Czujemy się już dobrze? To za mało!
Jeśli minionego wieczoru nie udało nam się poprzestać na minimalnych ilościach alkoholu i gronie dawno nie widzianej rodziny bądź znajomych pozwoliliśmy sobie na bardziej beztroską biesiadę, w kolejnym dniu nierzadko dość długo daje to o sobie znać, przy czym wraz z wiekiem dolegliwość tak zwanego kaca może się zwiększać. Czeka nas więc brak apetytu, nudności, bóle i zawroty głowy, zwiększone pragnienie i ogólny brak sił. Zmagając się z nim możemy sięgać po różne sposoby. Do najważniejszych będzie należało ponowne nawodnienie organizmu – pijąc wodę doprowadzimy przy okazji do obniżenia kwasowości w żołądku, a także stopniowego wypłukiwania toksyn. Dobry skutek może przynieść także spożycie miodu, jako że zawarta w nim fruktoza wspomoże rozkładanie alkoholu. Bardzo pomocne może okazać się także przemożenie niechęci do spożywania posiłków i zjedzenie odpowiednio bogatego w witaminy śniadania. Te i inne proste kroki mogą spowodować, że nasze samopoczucie znacznie się po pewnym czasie poprawi i możemy sądzić, że nadajemy się już do tego, aby zająć się prowadzeniem pojazdu. Nic z tego.

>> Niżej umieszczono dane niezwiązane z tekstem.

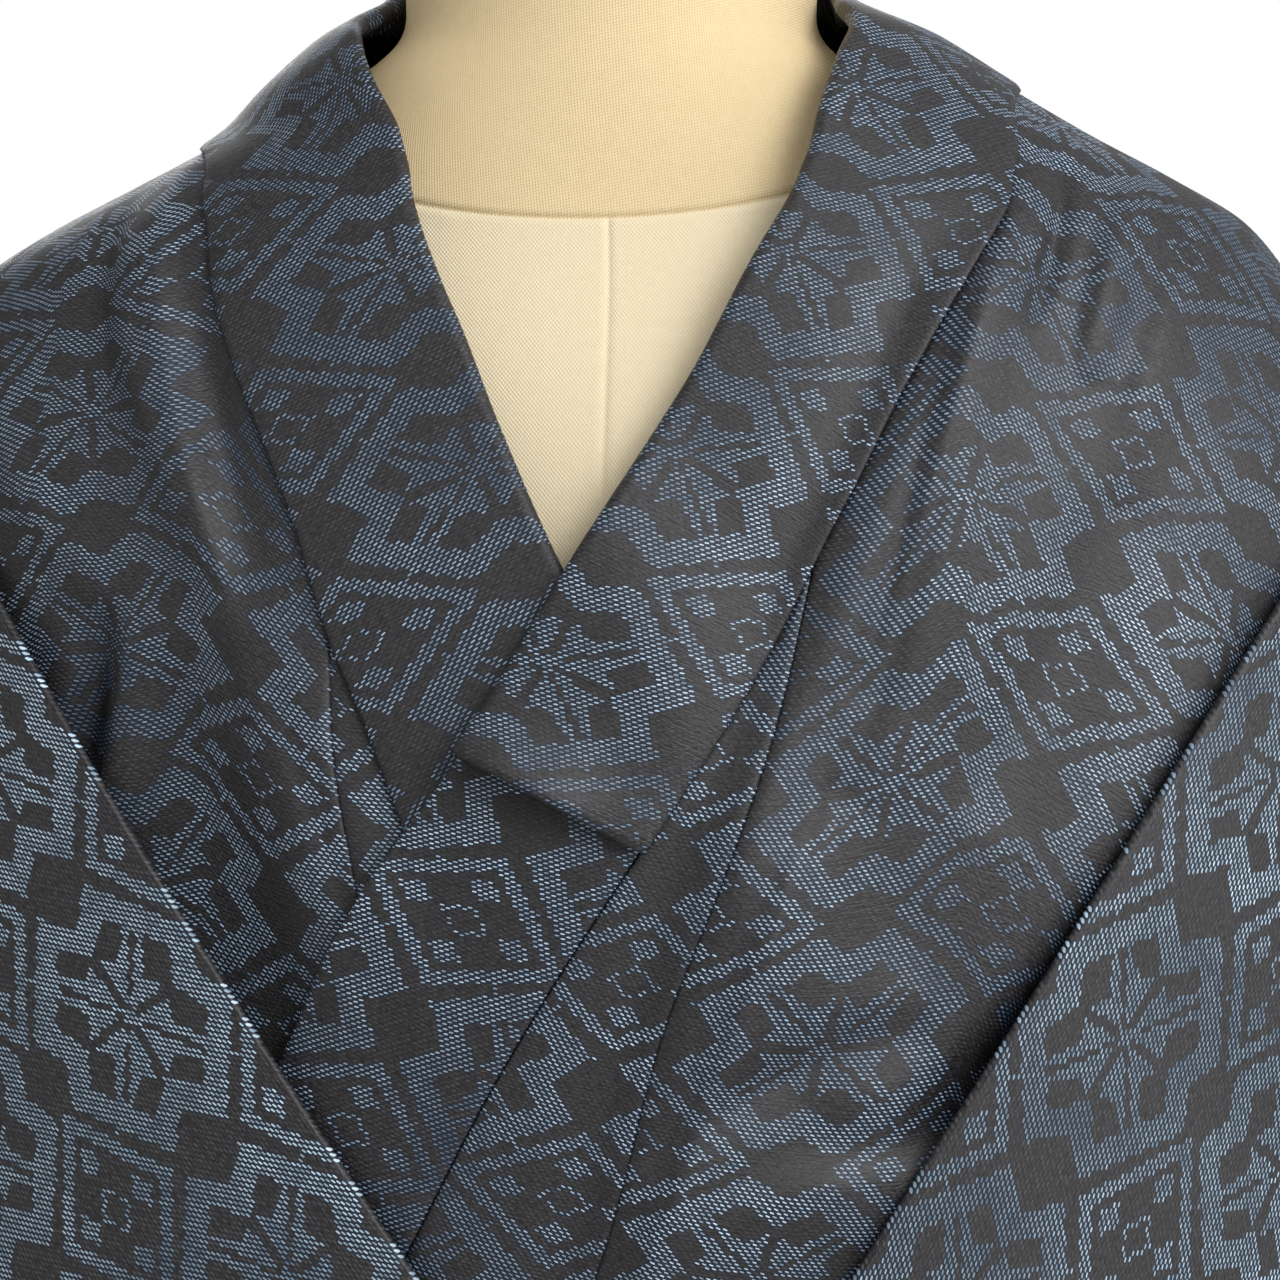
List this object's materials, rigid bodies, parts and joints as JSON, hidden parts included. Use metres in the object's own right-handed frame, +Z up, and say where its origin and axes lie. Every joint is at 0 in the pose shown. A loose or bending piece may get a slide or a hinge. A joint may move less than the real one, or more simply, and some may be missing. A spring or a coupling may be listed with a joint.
{
  "type": "kimono on a limbless dress form",
  "caption": "Woven silk kimono worn on a limbless dress form with a pole and round base: crossed fronts, band collar with a cover, deep bag sleeves and a long straight skirt.",
  "frame": {"origin": "middle of the underside of the round base, on the floor", "axes": "+Z up along the pole, the front of the garment faces -Y, +X is the wearer's left"},
  "size_m": [0.5091, 0.43, 1.565],
  "materials": {
    "silk": "figured silk, dark ground with pale blue-grey weft floats",
    "canvas": "stretched cotton canvas, ecru",
    "wood": "turned hardwood, satin varnish",
    "steel": "black satin enamel on steel"
  },
  "bodies": {
    "root": {"body_left": "silk", "body_right": "silk", "overlap_left": "silk", "overlap_right": "silk", "collar": "silk", "collar_cover": "silk", "sleeve_left": "silk", "sleeve_right": "silk", "form_body": "canvas", "neck_cap": "wood", "stand_pole": "steel", "stand_socket": "steel", "stand_base": "steel"}
  },
  "joints": []
}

Umiejętne planowanie i skuteczna kontrola
Metabolizm alkoholu może trwać tymczasem bardzo długo i zależy m.in. od wagi, wieku, płci czy rodzaju spożywanych trunków. Pułapka dobrego samopoczucia po zelżeniu kaca może wynikać z tego, że wystarczy nawet 0,3 promila alkoholu, by doznawać stanu pewnej euforii i obniżenia krytycyzmu w postrzeganiu rzeczywistości i swojego stanu. Nietrudno więc o rozczarowanie, gdy te kilkanaście godzin po spożyciu przyjdzie nam poddawać się badaniu alkomatem funkcjonariusza drogówki. Wystarczy, przypomnijmy, osiągnąć 0,2 promila by popełnić wykroczenie zagrożone kasą grzywny do 5 tys. złotych, 30 dniami pozbawienia wolności, a także zakazem prowadzenia pojazdów od pół roku do nawet trzech lat. Dodajmy, że większość nietrzeźwych kierowców zatrzymywanych na naszych drogach to nie są osoby, które wsiadły za kierownicę w toku biesiady, która wymknęła się spod kontroli, ale właśnie takie, które piły dzień wcześniej. Jak uniknąć podobnej sytuacji?
Niezastąpionymi pomocnikami osób rozważających powrót za kierownicę są oczywiście wysokiej klasy i poddawane regularnym (zgodnie z instrukcją obsługi) kalibracjom alkomaty. O tym, jak duży jest dziś wybór takich urządzeń można przekonać się np. przeglądając ofertę sklepu i serwisu Promil-lab.
Osobna ważna rzecz, to takie planowanie każdego wyjazdu, byśmy mieli przynajmniej dobę na trzeźwienie, a także żelazna konsekwencja w powstrzymywaniu się od spożycia alkoholu, jeśli tego czasu będzie nam brakować. Innego sposobu na możliwość szybkiego powrotu do domu bez niepotrzebnego stresu i zagrożenia po prostu nie ma.